According to the report, Sharon envisions a million new immigrants this year, 20,000 of them French. Whereas before the main thrust of Zionist recruitment had been toward the East, directed at the former captive nations of the Soviet Union and the Warsaw Pact, Sharon proposed a complete turnaround:

"One necessary change would be for the relevant agencies to shift their focus from distressed countries to the prosperous West - what the Jewish Agency defines as 'immigration by choice.' The problem is that there is no precedent in Zionist history for mass immigration of this sort. 'The dominant factor in mass immigration was distress,' said Prof. Sergio Della Pergola of Hebrew University. Nevertheless, he said, it is possible to observe signs of distress even in the wealthy West – with France being the prime example.

"Dr. Erik Cohen of Bar-Ilan University's school of education, who recently conducted a study of French Jews, concurred, saying that interest in immigration is at an all-time high. 'This isn't an exodus that will begin from one day to the next,' he said, 'but before such an exodus, one hears an echo – and I heard this echo.' Cohen said it 'would not be impossible' to bring 50,000 French Jews here, particularly, he said, as 90 percent of French Jews already have friends or relatives here."

The Sharon-Chirac showdown is a psychodrama with a Zionist lesson attached to it, and the Israelis are playing it for all it's worth. It's part of a more general pattern of increased Israeli belligerence directed at unlikely, i.e. Western, adversaries – with New Zealand certainly qualifying as the unlikeliest.

The case of the Mossad spies who tried to get a passport by stealing the identity of a housebound paraplegic has been the subject of a previous column, and the story has by now evolved into a full-blown diplomatic brouhaha similar to the fracas with the French.

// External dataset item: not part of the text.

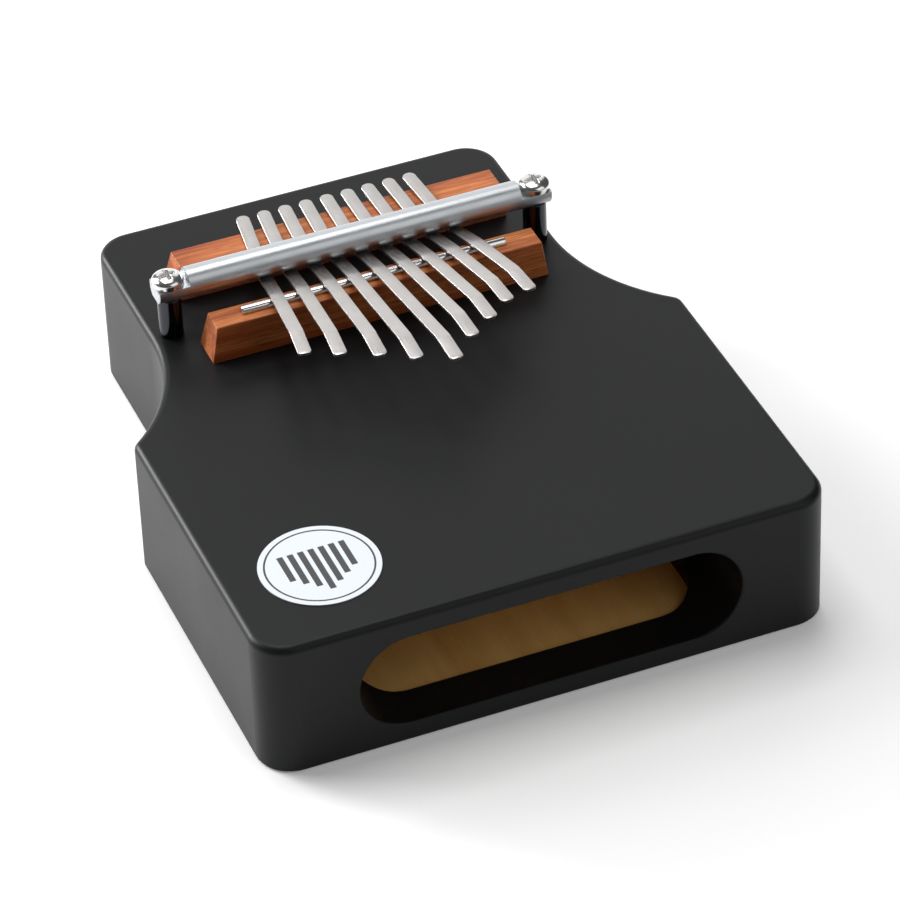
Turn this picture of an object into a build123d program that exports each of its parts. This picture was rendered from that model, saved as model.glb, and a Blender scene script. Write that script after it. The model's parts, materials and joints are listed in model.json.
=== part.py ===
from build123d import *
import os
from math import atan2, cos, radians, sin, tan

# A box-bodied thumb piano (mbira) with nine steel tines, at its real size in millimetres.
# X runs across the box, +Y points to the head (the narrow end), +Z is up.
# The origin is the centre of the footprint, on the surface that the box rests on.

# ---- Sound box ----
box_width = 180.0
box_length = 214.5
box_height = 46.2
plate_thickness = 5.0
neck_width = 134.6
waist_radius = 62.7
waist_end_y = 50.75
corner_radius = 11.0
shoulder_radius = 4.0
top_edge_radius = 2.5
back_edge_radius = 0.6

# ---- Sound chamber, slot and finger holes ----
chamber_width = 108.0
front_wall = 14.0
chamber_corner_radius = 14.0
slot_width = 121.0
slot_height = 32.0
slot_centre_z = 22.3
slot_edge_radius = 0.8
finger_hole_diameter = 22.0
finger_hole_x = 34.0
finger_hole_y = 15.0
finger_hole_edge_radius = 0.8

# ---- Badge ----
badge_diameter = 36.4
badge_thickness = 0.3
badge_x = -59.8
badge_y = -75.2

# ---- Wooden bridge blocks, both cut from one moulding and glued on by hand ----
block_height = 12.8
block_top_width = 8.9
block_foot_width = 12.4
block_length = 111.4
block_end_lean = 2.0
block_edge_radius = 0.4
front_block_x = 1.5
front_block_y = 29.5
rear_block_x = 2.0
rear_block_y = 64.4

# ---- Bridge rod ----
rod_diameter = 3.2
rod_length = 87.4
rod_x = 1.0
rod_y = 34.3
rod_centre_above_block = 0.45
rod_end_radius = 0.4
rod_groove_clearance = 0.02

# ---- Pressure bar, a round rod with flats at its ends, with its posts, screws and inserts ----
bar_diameter = 9.4
bar_length = 130.6
bar_x = 0.4
bar_y = 50.0
bar_underside_above_box = 13.0
bar_end_radius = 0.4
flat_length = 10.2
upper_flat_depth = 3.6
lower_flat_depth = 1.1
post_spacing = 121.8
post_diameter = 7.6
post_edge_radius = 0.3
clearance_hole_diameter = 5.4
screw_diameter = 5.0
screw_length = 30.0
screw_head_diameter = 10.0
screw_head_height = 3.8
screw_head_rim = 1.9
screw_point_chamfer = 0.8
recess_width = 1.2
recess_span = 5.4
recess_depth = 2.2
insert_diameter = 7.0
insert_length = 12.0
thread_clearance = 0.05

# ---- Tines ----
tine_count = 9
tine_thickness = 0.95
tine_width = 4.3
tine_pitch = 6.95
tine_rear_x = 1.9
tine_rear_y = 78.9
tine_rear_slope = 5.0
tine_front_slope = 9.2
tine_bend_length = 11.0
tine_bend_angle = 13.2
tine_bar_gap = 0.05
tine_rod_gap = 0.4
tine_trough_half_length = 2.3
tine_bend_radius = 4.0
tine_rear_corner = 1.9
tine_tip_corner = 1.2
hinge_gap = 0.1
# The tips are set by hand when the tines are tuned, so they follow no rule.
tine_tip_x = (-35.2, -26.0, -15.7, -6.8, 3.5, 13.1, 22.1, 30.7, 39.3)
tine_tip_y = (-1.9, -8.0, -14.7, -22.1, -28.5, -17.7, -10.2, -2.7, 0.4)

# ---- Lengths that differ by less than this count as the same when edges are picked ----
near = 0.1

# ---- Levels worked out from the sizes above ----
half_length = box_length / 2
rim_height = box_height - 2 * plate_thickness
chamber_length = box_length - 2 * front_wall
block_top_z = box_height + block_height
rod_radius = rod_diameter / 2
rod_z = block_top_z + rod_centre_above_block
over_rod_z = rod_z + rod_radius + tine_rod_gap
bar_radius = bar_diameter / 2
bar_bottom_z = box_height + bar_underside_above_box
bar_z = bar_bottom_z + bar_radius
screw_seat_z = bar_bottom_z + bar_diameter - upper_flat_depth
post_top_z = bar_bottom_z + lower_flat_depth
trough_z = bar_bottom_z - tine_bar_gap - tine_thickness
post_places = [(bar_x - post_spacing / 2, bar_y), (bar_x + post_spacing / 2, bar_y)]

os.makedirs("parts", exist_ok=True)


def finish(builder, name):
    """Label a finished piece and write it to its own file."""
    builder.part.label = name
    export_step(builder.part, f"parts/{name}.step")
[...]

While Sharon's government – and the two Israeli agents captured by New Zealand's security services – has stubbornly denied any involvement by Israel, it turns out the Kiwis were bugging their phones from the get-go. Prime Minister Helen Clark, although reticent in relating how she knew it, wasn't shy about saying what she knew:

"The New Zealand government views the act carried out by the Israeli intelligence agents as not only utterly unacceptable but also a breach of New Zealand sovereignty and international law."

After announcing diplomatic and political sanctions against the Israeli government, and canceling talks planned for later this year, Clark challenged the Israelis to come clean:

"The ball is in Israel's court as to where it wants to move from here. Three months ago we asked for an apology and an explanation. That has not been forthcoming."

Instead of apologies, the Israelis and their supporters internationally have been demonizing the Kiwis as neo-Nazis for daring to defend their sovereignty.